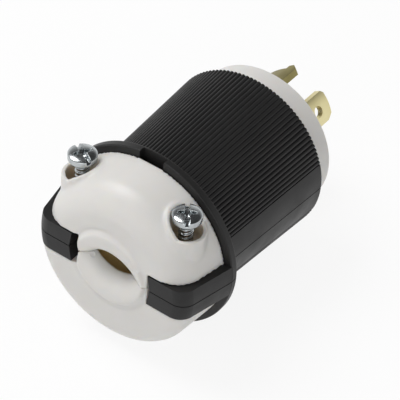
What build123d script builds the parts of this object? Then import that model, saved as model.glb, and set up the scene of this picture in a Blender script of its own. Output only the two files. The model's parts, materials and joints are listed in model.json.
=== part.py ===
# Locking power plug lying on its side, with its cord clamp loosened.
# +X runs along the plug from the cord end to the blades, +Z is the way the clamp screws point,
# and the origin is the middle of the flat mating face. All sizes are millimetres.
from build123d import *
from math import cos, radians, sin
import os

# Black shell, made of two like halves that meet on the plane Z = 0
flange_front_x = -47.2        # front of the flange, measured from the mating face
flange_thickness = 2.1
flange_radius = 24.0
flange_edge_radius = 0.4
shell_near_radius = 19.6      # over the ribs, at the flange
shell_far_radius = 21.9       # over the ribs, at the rim
rim_x = -7.2                  # the face stands this far out of the shell
shell_wall = 2.3
end_wall = 2.6
seam_gap = 0.24
rib_pitch_angle = 3.0
ribs_per_half = 48
rib_height = 0.38
cord_opening_radius = 8.0     # hole in the end wall for the conductors
window_width = 6.6            # notch through the flange, over the clamp's guide slot
window_depth = 1.5

# Ears of the shell, which wrap the sides of the clamp
ear_front_x = -61.4
ear_side_x = -58.5            # where the corner of the ear begins
ear_side_radius = 21.6
ear_face_radius = 18.0        # where the corner of the ear runs into its front face
ear_half_height = 4.3
ear_end_y = 11.5              # inner end of an ear at the seam
ear_end_slant = 0.7           # how far the end leans inwards away from the seam
ear_depth = 5.4
ear_side_wall = 3.4

# White clamp jaws
jaw_base_radius = 22.2
jaw_shoulder_radius = 21.5    # lower jaw, where its rounded corner begins
upper_shoulder_x = -55.6      # upper jaw, where its softer corner begins
upper_shoulder_radius = 20.9
upper_face_radius = 14.0      # upper jaw, where its corner runs into the front
jaw_clearance = 0.2           # jaw to flange, to ears and to guide slot
jaw_half_width = 8.8          # width of a jaw between the ears
parting_gap = 0.1
boss_radius = 10.0            # raised disc round the cord hole
boss_height = 0.8
cord_hole_half_width = 5.8
cord_hole_rise = 2.7          # half height of the cord hole
cord_hole_flare = 1.3         # rounding of its front edge
lip_thickness = 3.6           # front lip of the jaws, which grips the cord
tunnel_radius = 7.6           # room for the cord behind the lip
tongue_width = 6.2
tongue_head_width = 9.2
tongue_head_thickness = 1.8
tongue_bottom = 6.2
tongue_height = 4.8
jaw_travel = 5.0              # lift of the upper jaw along its loose screws
slot_end_clearance = 0.6      # left above the tongue at the end of that lift
corner_fullness = 1.12        # radius of the clamp end's rounded corner over its step in radius

# Clamp screws
clamp_screw_x = -53.2
clamp_screw_y = 14.6
screw_radius = 1.75
screw_clearance = 0.05        # screw to the hole that it is driven in
jaw_screw_clearance = 0.25    # screw to the upper jaw that slides on it
clamp_head_radius = 3.45
clamp_head_height = 2.5
clamp_head_crown = 0.75       # how far the head is rounded up above its rim
left_head_top = 21.3
right_head_top = 20.2
clamp_screw_bottom = -9.5
well_radius = 3.75
well_floor = 10.8
well_boss_radius = 4.75
drive_slot_width = 1.0
drive_depth = 1.2
cross_length = 4.4
left_slot_angle = 62.0
right_slot_angle = 36.0

# White front body
face_radius = 19.4
face_shoulder_radius = 20.5
face_edge_radius = 1.2
body_rear_x = -15.4
spigot_clearance = 0.1

# Blades on one circle
blade_angles = {"ground_blade": 58.5, "line_blade_x": 148.5, "neutral_blade": 238.5, "line_blade_y": 328.5}
blade_outer_radius = 10.6
blade_thickness = 1.5
blade_half_width = 3.9
blade_length = 15.0
blade_tip_rounding = 1.4
blade_hole_x = 10.4
blade_hole_radius = 1.5
blade_clearance = 0.05
lock_notch_start = 1.5        # notch beside the face, which the twist locks behind
lock_notch_length = 4.0
lock_notch_depth = 1.3
hook_length = 17.0            # finger at the tip of the ground blade
hook_width = 2.4
hook_shoulder_slant = 1.9
tail_x = -26.0                # rear end of the blades, in the terminals

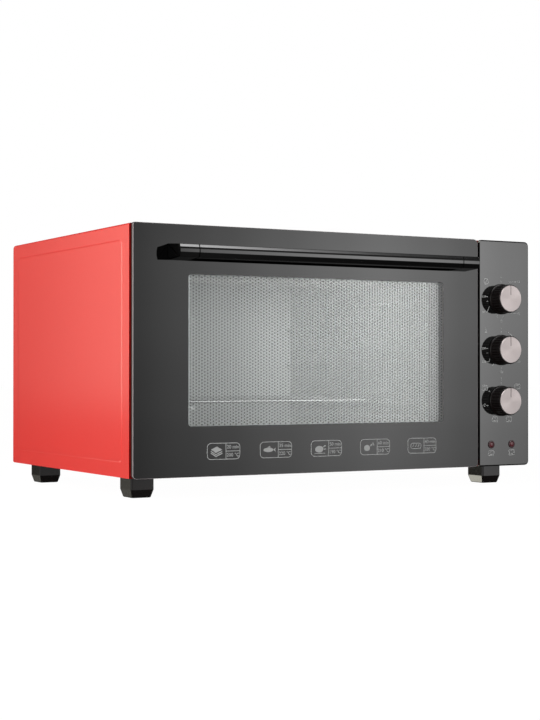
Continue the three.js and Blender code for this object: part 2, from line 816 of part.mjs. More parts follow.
// Steel carrier behind the fascia, with walls that reach back to the cabinet
function fasciaCarrier() {
  const [x0, x1] = [fasciaLeft + fasciaGap, width - fasciaGap]
  const [z0, z1] = [fasciaGap, bodyHeight - fasciaGap]
  let carrier = block(x0, x1, glassBack, frontSetback, z0, z1)
    .subtract(block(x0 + sheet, x1 - sheet, glassBack + sheet, frontSetback + overrun, z0 + sheet, z1 - sheet))
  for (const z of knobHeights) {
    carrier = carrier.subtract(rodAlongY(
      knobColumn, z, bushHoleRadius, glassBack - overrun, glassBack + sheet + overrun))
  }
  for (const x of lampColumns) {
    carrier = carrier.subtract(rodAlongY(x, lampHeight, lampHoleRadius, glassBack - overrun, frontSetback))
  }
  return carrier
}

// Threaded bush in front of a control's case, bored for the shaft
function withBush(body, z) {
  return body
    .add(rodAlongY(knobColumn, z, bushRadius, sheet / 2, controlFront + sheet))
    .subtract(rodAlongY(knobColumn, z, shaftRadius + shaftFit, -overrun, controlFront + shaftDepth))
}

function timerBody() {
  return withBush(rodAlongY(
    knobColumn, knobHeights[0], timerRadius, controlFront, controlBack, roundSegments), knobHeights[0])
}

function thermostatBody() {
  return withBush(block(
    knobColumn - thermostatWidth / 2, knobColumn + thermostatWidth / 2, controlFront, controlBack,
    knobHeights[1] - thermostatHeight / 2, knobHeights[1] + thermostatHeight / 2), knobHeights[1])
}

function selectorBody() {
  return withBush(rodAlongY(
    knobColumn, knobHeights[2], selectorRadius, controlFront, controlBack, roundSegments), knobHeights[2])
}

function controlShaft(z) {
  return rodAlongY(
    knobColumn, z, shaftRadius, -knobClearance - knobBoreDepth + shaftTipGap,
    controlFront + shaftDepth - shaftTipGap)
}

function flutedOutline(z) {
  const shape = new THREE.Shape()
  const steps = knobFluteCount * 2
  for (let step = 0; step < steps; step++) {
    const angle = (2 * Math.PI * step) / steps
    const radius = knobGripRadius - (step % 2 ? knobFluteDepth : 0)
    const [x, y] = [knobColumn + radius * Math.sin(angle), z + radius * Math.cos(angle)]
    if (step === 0) shape.moveTo(x, y)
    else shape.lineTo(x, y)
  }
  return shape
}

function knobGrip(z) {
  const base = -knobClearance
  const front = -knobReach + knobCapThickness
  return frontPrism(flutedOutline(z), front, base)
    .add(rodAlongY(knobColumn, z, knobRimRadius, base - knobRimThickness, base, roundSegments))
    .subtract(rodAlongY(knobColumn, z, shaftRadius + shaftFit, base - knobBoreDepth, overrun))
}

function knobCap(z) {
  return rodAlongY(knobColumn, z, knobCapRadius, -knobReach, -knobReach + knobCapThickness, roundSegments)
}

function indicatorLamp(x) {
  return rodAlongY(x, lampHeight, lampRadius + fitGap, -lampProud, 0)
    .add(rodAlongY(x, lampHeight, lampBodyRadius, -lampProud / 2, lampLength))
}

// Heat shield between the cavity and the controls, with a foot on the cabinet floor
function controlPartition() {
  const front = frameBack
  const back = bottomOfBack - sheet - fitGap
  const crossing = heaterFront + heaterSpacing / 2
  return block(partitionColumn, partitionColumn + sheet, front, back, sheet, innerTop)
    .add(block(partitionColumn, partitionColumn + partitionFoot, front + overrun, back, sheet, 2 * sheet))
    .subtract(rodAlongX(
      crossing, partitionHoleHeight, partitionHoleRadius,
      partitionColumn - overrun, partitionColumn + overrun, roundSegments))
}

function terminalBlock() {
  const back = bodyDepth - terminalSetback
  return block(
    knobColumn - terminalWidth / 2, knobColumn + terminalWidth / 2, back - terminalDepth, back,
    sheet, sheet + terminalHeight)
}

// Plastic bush in the back panel that the mains lead passes through
function cordGland() {
  return rodAlongY(knobColumn, glandHeight, glandFlangeRadius, bodyDepth, bodyDepth + glandProud, roundSegments)
    .add(rodAlongY(
      knobColumn, glandHeight, glandNeckRadius, bottomOfBack - glandTail, bodyDepth + sheet, roundSegments))
    .subtract(rodAlongY(
      knobColumn, glandHeight, glandBoreRadius, bottomOfBack - glandTail - overrun,
      bodyDepth + glandProud + overrun))
}

// Bundled wires from the terminal block to the controls and through the heat shield to the heaters
function wiringLoom() {
  const r = wireRadius
  const terminalTop = sheet + terminalHeight + fitGap
  const terminalMiddle = bodyDepth - terminalSetback - terminalDepth / 2
  const crossing = heaterFront + heaterSpacing / 2
  const heaterSide = heaterRight + heaterTerminalLength / 2 + lipWidth
  let loom = wire([
    [knobColumn, terminalMiddle, terminalTop], [knobColumn, terminalMiddle, terminalTop + 2 * lipWidth],
    [knobColumn, trunkSetback, terminalTop + 2 * lipWidth], [knobColumn, trunkSetback, knobHeights[0]],
    [knobColumn, controlBack + fitGap, knobHeights[0]]
  ], r, lipWidth)
  for (const z of knobHeights.slice(1)) {
    loom = loom.add(wire([[knobColumn, trunkSetback, z], [knobColumn, controlBack + fitGap, z]], r))
  }
  return loom.add(wire([
    [knobColumn, trunkSetback, partitionHoleHeight - partitionHoleRadius / 4],
    [knobColumn, crossing, partitionHoleHeight - partitionHoleRadius / 4],
    [heaterSide, crossing, partitionHoleHeight - partitionHoleRadius / 4]
  ], r, lipWidth))
    .add(rodAlongZ(heaterSide, crossing, r, lowerHeaterHeight, upperHeaterHeight, wireSegments))
}

// Colours and finishes

const paint = (color, roughness, metalness) => new THREE.MeshStandardMaterial({ color, roughness, metalness })
const redPaint = paint(0xe8453f, 0.35, 0.1)
const blackGlass = paint(0x2b2b2c, 0.08, 0)
const clearGlass = paint(0xaeb4b2, 0.08, 0)
const steel = paint(0xb4b6b5, 0.4, 0.9)
const brightSteel = paint(0xd9dad9, 0.22, 1)
const cavitySteel = paint(0xbfc3c2, 0.45, 0.6)
const blackGloss = paint(0x0d0d0e, 0.18, 0)
const blackPlastic = paint(0x1a1413, 0.45, 0)
const champagne = paint(0xc7b4b1, 0.3, 0.9)
const redLens = paint(0x571f26, 0.2, 0)
const ceramic = paint(0xe6e2d8, 0.7, 0)
const wireCover = paint(0xa86a3a, 0.6, 0)

// Assembly

const oven = new THREE.Group()
const overallDepth = handleReach + bodyDepth + glandProud
oven.position.set(-width / 2, handleReach - overallDepth / 2, footHeight)

function place(name, solid, material) {
  const mesh = new THREE.Mesh(geometryOf(solid), material)
  mesh.name = name
  oven.add(mesh)
}

const sides = ['left', 'right']

place('outer_wrapper', outerWrapper(), redPaint)
place('base_panel', basePanel(), redPaint)
place('front_frame', frontFrame(), steel)
place('back_panel', backPanel(), steel)
place('cavity_liner', cavityLiner(), cavitySteel)
place('cavity_back', cavityBackWall(), cavitySteel)
place('rack_guide_left', rackGuide(cavityLeft, 1), cavitySteel)
place('rack_guide_right', rackGuide(cavityRight, -1), cavitySteel)
place('upper_heater', heater(upperHeaterHeight), steel)
place('lower_heater', heater(lowerHeaterHeight), steel)
place('thermostat_bulb', thermostatBulb(), brightSteel)
place('control_partition', controlPartition(), steel)
place('control_fascia', controlFascia(), blackGlass)
place('fascia_carrier', fasciaCarrier(), steel)
place('timer_body', timerBody(), steel)
place('thermostat_body', thermostatBody(), ceramic)
place('selector_body', selectorBody(), blackPlastic)
place('terminal_block', terminalBlock(), ceramic)
place('cord_gland', cordGland(), blackPlastic)
place('wiring_loom', wiringLoom(), wireCover)
place('wire_rack', wireRack(), brightSteel)
place('door_glass', doorGlass(), blackGlass)
place('door_frame', doorFrame(), blackGloss)
place('inner_glass', innerGlass(), clearGlass)
place('handle_bar', handleBar(), blackGloss)
place('handle_end_left', handleEnd(handleLeft, 1), blackGloss)
place('handle_end_right', handleEnd(handleRight - handleCapWidth, -1), blackGloss)

sides.forEach((side, index) => {
  const x = hingeColumns[index]
  place(`hinge_bracket_${side}`, hingeBracket(x), steel)
  place(`hinge_pin_${side}`, hingePin(x), brightSteel)
  place(`hinge_arm_${side}`, hingeArm(x), steel)
  place(`hinge_spring_${side}`, hingeSpring(x), brightSteel)
  place(`handle_screw_${side}`, handleScrew(handleScrewColumns()[index]), brightSteel)
  place(`indicator_lamp_${side}`, indicatorLamp(lampColumns[index]), redLens)
  for (const [level, z] of [['lower', backScrewHeights()[0]], ['upper', backScrewHeights()[1]]]) {
    place(`back_screw_${level}_${side}`, backScrew(backScrewColumns()[index], z), brightSteel)
  }
})

const controls = ['timer', 'thermostat', 'selector']
controls.forEach((control, index) => {
  const z = knobHeights[index]
  place(`${control}_shaft`, controlShaft(z), brightSteel)
  place(`${control}_knob`, knobGrip(z), blackPlastic)
  place(`${control}_knob_cap`, knobCap(z), champagne)
})

const corners = ['front_left', 'rear_left', 'front_right', 'rear_right']
footCentres().forEach(([x, y], index) => {
  place(`foot_${corners[index]}`, foot(x, y), blackPlastic)
  place(`foot_screw_${corners[index]}`, footScrew(x, y), brightSteel)
})

export default oven
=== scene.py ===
"""Looks of the mini oven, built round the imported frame. Lengths are in metres and angles in radians.

x runs to the oven's right, y from its front to its back, and z up from the table.
"""

from math import atan2, copysign, cos, pi, radians, sin

import bmesh
import bpy
from mathutils import Matrix, Vector


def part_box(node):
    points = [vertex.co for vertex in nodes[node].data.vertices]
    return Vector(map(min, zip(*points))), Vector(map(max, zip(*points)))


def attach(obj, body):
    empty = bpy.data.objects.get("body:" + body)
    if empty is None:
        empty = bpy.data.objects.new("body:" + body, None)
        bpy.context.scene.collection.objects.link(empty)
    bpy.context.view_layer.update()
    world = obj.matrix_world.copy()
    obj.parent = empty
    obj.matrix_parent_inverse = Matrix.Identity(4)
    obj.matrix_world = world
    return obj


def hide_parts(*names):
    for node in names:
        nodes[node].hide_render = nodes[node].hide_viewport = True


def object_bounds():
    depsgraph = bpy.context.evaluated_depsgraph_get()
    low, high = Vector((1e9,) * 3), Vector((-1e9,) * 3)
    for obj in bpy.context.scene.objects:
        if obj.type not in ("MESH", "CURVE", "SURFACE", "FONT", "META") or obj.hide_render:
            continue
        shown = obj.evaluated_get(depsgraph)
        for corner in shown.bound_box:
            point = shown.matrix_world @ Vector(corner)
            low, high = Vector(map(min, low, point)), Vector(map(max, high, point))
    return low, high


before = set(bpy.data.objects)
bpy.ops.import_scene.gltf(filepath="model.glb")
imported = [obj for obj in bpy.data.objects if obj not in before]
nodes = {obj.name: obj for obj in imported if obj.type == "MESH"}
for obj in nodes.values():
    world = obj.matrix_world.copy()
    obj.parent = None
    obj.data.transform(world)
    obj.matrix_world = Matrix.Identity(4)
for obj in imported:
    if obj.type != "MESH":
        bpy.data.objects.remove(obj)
cad_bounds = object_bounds()
CONTROLS = ("timer", "thermostat", "selector")
BOTH_SIDES = ("left", "right")
TURN = 2 * pi
QUARTER = pi / 2


# Mesh helpers


def place(name, data, location=(0, 0, 0)):
    obj = bpy.data.objects.new(name, data)
    obj.location = location
    bpy.context.scene.collection.objects.link(obj)
    return obj


def new_object(name, bm, location=(0, 0, 0)):
    mesh = bpy.data.meshes.new(name)
    bm.to_mesh(mesh)
    bm.free()
    return place(name, mesh, location)


def middle_of(name):
    low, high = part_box(name)
    return (low + high) / 2


SMOOTH_LIMIT = radians(38)
MERGE_DISTANCE = 1e-6


def smooth(obj, limit):
    """Smooth faces that break at sharp edges, with flat faces kept flat beside their rounded edges."""
    bm = bmesh.new()
    bm.from_mesh(obj.data)
    bmesh.ops.recalc_face_normals(bm, faces=bm.faces)
    for face in bm.faces:
        face.smooth = True
    for edge in bm.edges:
        edge.smooth = len(edge.link_faces) == 2 and edge.calc_face_angle(0) < limit
    bm.to_mesh(obj.data)
    bm.free()
    obj.modifiers.new("even_normals", "WEIGHTED_NORMAL").keep_sharp = True


def dress(obj, body, materials, replaced=(), limit=SMOOTH_LIMIT):
    """Gives a piece its materials and shading, and hangs it on its body."""
    for material in materials:
        obj.data.materials.append(material)
    smooth(obj, limit)
    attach(obj, body)
    if replaced:
        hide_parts(*replaced)
    return obj


def spread(span, steps, start=0.0):
    """Angles from a start over a span, in equal steps."""
    return [start + span * step / steps for step in range(steps + 1)]


def circle(sides):
    return spread(TURN, sides)[:-1]


def dial_point(radius, angle):
    """A point by its clockwise angle from straight up."""
    return radius * sin(angle), radius * cos(angle)


def at_x(x, points):
    return [(x, y, z) for y, z in points]


def at_y(y, points):
    return [(x, y, z) for x, z in points]


def neighbours(points, closed=True):
    """Each point between the ones before and after it; an open end takes its own place there."""
    points = [Vector(p) for p in points]
    first, last = (points[-1], points[0]) if closed else (points[0], points[-1])
    return zip([first, *points], points, [*points[1:], last])


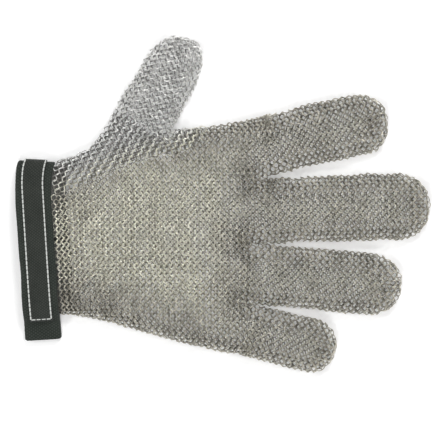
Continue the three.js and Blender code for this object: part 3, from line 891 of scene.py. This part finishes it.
def linkPiece(name, patch, material, node):
    # a circle of wire: its middle line is a circle in the plane of the link's two ways, and the
    # wire's own small circle is carried round it
    count = len(patch["place"])
    near = patch["near"][:, None]
    lean = np.radians(links["lean"] + (links["leanAtWrist"] - links["lean"]) * near)
    largest = links["largestThumb" if node == "mail_thumb" else "largest"]
    radius = np.minimum(largest, (patch["pitch"] - patch["wire"]) / 2 - links["slack"])[:, None]
    turn = patch["turn"][:, None]
    first = patch["link"]
    second = np.cos(lean) * patch["row"] + turn * np.sin(lean) * patch["normal"]
    third = np.cross(first, second)
    wobble = np.radians(links["wobble"]) * scatter(3, count, 1)
    first = first + wobble[0] * third + wobble[1] * second
    first /= np.linalg.norm(first, axis=1)[:, None]
    second = second + wobble[2] * third
    second -= (second * first).sum(1)[:, None] * first
    second /= np.linalg.norm(second, axis=1)[:, None]
    third = np.cross(first, second)
    stray = links["stray"] * (1 + links["rimStray"] * patch["rim"][:, None])
    middle = patch["place"] + stray * scatter(count, 3)

    sides, wireSides = links["sides"], links["wireSides"]
    spokeTurn = (np.arange(sides) + 0.5) * 2 * np.pi / sides
    wireTurn = np.arange(wireSides) * 2 * np.pi / wireSides
    spoke = (np.cos(spokeTurn)[None, :, None] * first[:, None]
             + np.sin(spokeTurn)[None, :, None] * second[:, None])
    wire = patch["wire"][:, None, None, None] / 2
    reach = radius[:, :, None, None] + wire * np.cos(wireTurn)[None, None, :, None]
    lift = wire * np.sin(wireTurn)[None, None, :, None] * third[:, None, None, :]
    points = middle[:, None, None, :] + reach * spoke[:, :, None, :] + lift
    # how deep each point of the wire lies, plus the extra painted shade; this sets where painted shade
    # falls
    depth = -((points - patch["place"][:, None, None]) * patch["normal"][:, None, None]).sum(-1)
    depth = np.clip(0.5 + depth / links["depthSpan"] + patch["deeper"][:, None, None], 0, 1)

    i, j = np.meshgrid(np.arange(sides), np.arange(wireSides), indexing="ij")
    nextI, nextJ = (i + 1) % sides, (j + 1) % wireSides
    quad = np.stack([i * wireSides + j, nextI * wireSides + j,
                     nextI * wireSides + nextJ, i * wireSides + nextJ], -1).reshape(-1, 4)
    faces = (quad[None] + (np.arange(count) * sides * wireSides)[:, None, None]).reshape(-1, 4)
    piece = makeMesh(name, toFrame(points.reshape(-1, 3)), faces, material)

    tone = np.repeat(chance.random(count), sides * wireSides)
    tint = np.repeat(patch["tint"], sides * wireSides)
    for key, values in (("tone", tone), ("tint", tint), ("depth", depth.ravel())):
        layer = piece.data.attributes.new(key, "FLOAT", "POINT")
        layer.data.foreach_set("value", values.astype(np.float32))

    # each link's wire is rolled out into its own cell of the square
    across = max(1, int(math.ceil(math.sqrt(count / links["cellRow"]))))
    down = int(math.ceil(count / across))
    cell = np.arange(count)
    cellX, cellY = (cell % across) / across, (cell // across) / down
    cornerI = np.stack([i, i + 1, i + 1, i], -1).reshape(-1, 4) / sides
    cornerJ = np.stack([j, j, j + 1, j + 1], -1).reshape(-1, 4) / wireSides
    sideways, upwards = links["cellMargin"]
    u = cellX[:, None, None] + (sideways + (1 - 2 * sideways) * cornerI[None]) / across
    v = cellY[:, None, None] + (upwards + (1 - 2 * upwards) * cornerJ[None]) / down
    setUv(piece, "OFBake", np.stack([u, v], -1).reshape(-1, 2))
    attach(piece, "root")
    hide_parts(node)
    return piece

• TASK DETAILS
Retype only this portion of the data above: the line containing "obj.parent = None", the line containing "# Mesh helpers", and all lines between them, exactly.

• TASK RESULT
    obj.parent = None
    obj.data.transform(world)
    obj.matrix_world = Matrix.Identity(4)
for obj in imported:
    if obj.type != "MESH":
        bpy.data.objects.remove(obj)
cad_bounds = object_bounds()
CONTROLS = ("timer", "thermostat", "selector")
BOTH_SIDES = ("left", "right")
TURN = 2 * pi
QUARTER = pi / 2


# Mesh helpers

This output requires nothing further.